The game is very simple, with no real story. You play as Pac-Man, who navigates his way through a maze to collect fruits and power pellets, while at the same time avoiding four ghosts (Blinky, Inky, Pinky, and Clyde), who get faster and faster, and more tactical as you go through stages. A stage ends when you collect all the pellets, some of which will power you up and give you the ability to eat the ghosts, thereby starting them back from the beginning, in the center of the maze. If Pac-Man touches a ghost, he dies, and three deaths means it will be Game Over and you will have to start over again.
I originally had a small handheld Pac-Man game that I would take everywhere. That version of it was insanely fun, and I could play it for hours at a time. This is why I completely prioritized getting Pac-Man when I got my first Wii Points Card.
Compared to what I had before, I was disappointed. There was one really big reason for this: there was no music! As I remember, representations of Pac-Man all had music, and yet the original didn't; all you heard was the extremely rapid 'weeyooweeyooweeyooweeyoo' of Pac-Man moving around the stage, which was not only boring, but unthinkably annoying. I felt like my life force was deteriorating listening to that awful drone.
Actually, now that I think about it, that may be a bit of an exaggeration. The noise was decently tolerable once you got used to it, and it was less noticeable if you were collecting dots, as the noise of that was less bothersome and drowned out the siren noise. I just wish they could have added in a simple 22 or so note musical tune to preside over the gameplay.
A second thing: the controls felt rather goofy. I suppose it was slightly helpful having Pac-Man move automatically, but after a couple instances of it not doing what you want to do, it kind of felt like trying to control a runaway horse. What's worse is that even if you got used to that, which I mostly did, the D-pad controls often fall out of sync with the movement of Pac-Man, so often times a ghost will be chasing you and you'll try to make a narrow escape, but you'll go in a completely different direction from the one you wanted, sometimes even straight into the ghost. In fact, this has happened to me tens of times so far, and it was a ridiculous waste of lives. If it couldn't get any worse, the movement of both Pac-Man and the ghosts gets much faster as you progress through the stages, and as a result, you're about half as much more likely to die from control glitches.
The next thing was that the game just felt a little too unilateral. There are no new patterns of dots, no new stage designs (which is just ridiculous), but rather, the only change in the gameplay from stage to stage is that the ghosts get more and more difficult to not be killed by. I would have liked the stage design to change to something that could potentially mean a greater tactical advantage to the player. It would have been a whole lot better than slaving away at the same stage with simply a higher risk of getting killed as you went along.

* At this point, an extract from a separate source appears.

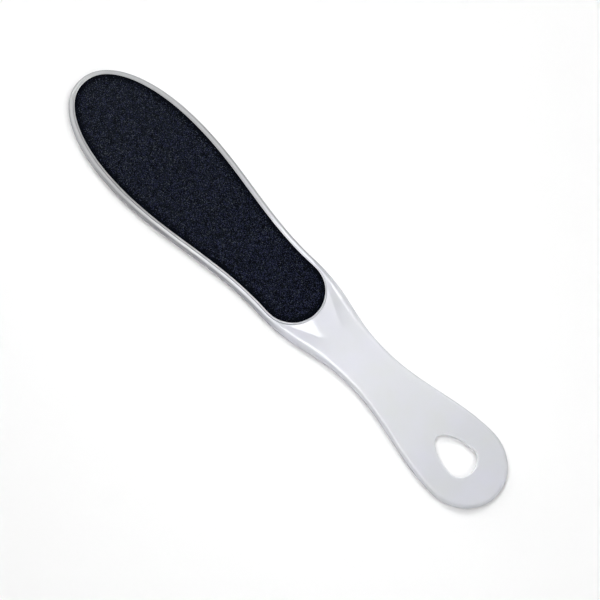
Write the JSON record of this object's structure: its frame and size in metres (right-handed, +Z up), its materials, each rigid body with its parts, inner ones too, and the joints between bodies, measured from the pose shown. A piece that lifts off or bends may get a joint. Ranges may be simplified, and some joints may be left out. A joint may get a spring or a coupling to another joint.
{
  "type": "foot file",
  "caption": "Paddle-shaped foot file: a glossy white moulded handle and head with a coated abrasive sheet bonded to each face and a teardrop hanging eye.",
  "frame": {"origin": "under the middle of the bounding box, on the plane of the back abrasive that the file lies on", "axes": "+X along the file from the head towards the handle's end, +Y across it, +Z up out of the front abrasive"},
  "size_m": [0.255, 0.0488, 0.0073],
  "materials": {
    "white_plastic": "glossy moulded plastic",
    "adhesive_film": "clear amber film",
    "abrasive_backing": "dark waterproof backing, matt cut edge",
    "coarse_grit": "near-black coarse mineral coat with fine sparkle",
    "fine_grit": "near-black fine mineral coat"
  },
  "bodies": {
    "root": {"paddle_body": "white_plastic", "front_adhesive": "adhesive_film", "front_backing": "abrasive_backing", "front_grit": "coarse_grit", "back_adhesive": "adhesive_film", "back_backing": "abrasive_backing", "back_grit": "fine_grit"}
  },
  "joints": []
}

However, even though there is only one level to go through, it's probably some of the best level design I've ever seen. It's not the kind of thing you just come up with in a few days. It provides a variety of tactical options as you're being chased around by the ghosts. Things can get pretty pressure-packed, and it makes it all the more rewarding when you perform and epic dodge and live to fight longer.
Lastly, and this is more of a matter of personal preference, it seemed like there should have been some kind of simultaneous multiplayer option. I know you're probably thinking, 'Well, he's expecting way too much because this was an early game on an arcade machine, so you can't expect two people to go and play it at the same time. How would you even do that?" My answer would be that plenty of arcade machines had two sets of controls, as did the NES, which proves that it wasn't too early to expect some multiplayer. It might work like this: two players move around the stage, collecting as many pellets as possible; whoever collected the most points at the end would win, and a loss would immediately occur if one player loses all lives. Not too complicated, I don't think. Again, this is just a nitpick, and not really a problem with the game, so you can just ignore this entire paragraph if you wish.
Despite this, the multiplayer is still a success due to the fact that it is loads of fun due to the competitive aspect. It's one of those games that's easy to play and hard to master, so any two people can play it. My dad and I always have a fantastic time playing against each other, and it's probably our favorite 2-player experience in any game. This leads me to another point I'd like to make about this game, which is that it only truly shines when you're playing it with someone else, since it has an exciting, tense atmosphere.
Pac-Man is a good game overall. It's certainly not nearly as fun as the handheld version I remember playing and loving early on, but in a way, I'm kind of glad to have it back, and I saw it as a good deal for 500 Wii Points. If you've played the classic version before and found that you had fun with it, then for 500 Wii Points, it's worth a definite buy. In fact, it's worth a buy for all those of you who are collecting noteworthy classics. If you're looking for something with variety that will be playable for hours by yourself, this is a total skip, as its content is too low and its gameplay too tedious to fulfill your tastes.
On the other hand, if you're looking for something tense at competitive to play with your friends, Pac-Man is a simple, easy, yet incredibly fun classic that I absolutely recommend for 500 Wii Points.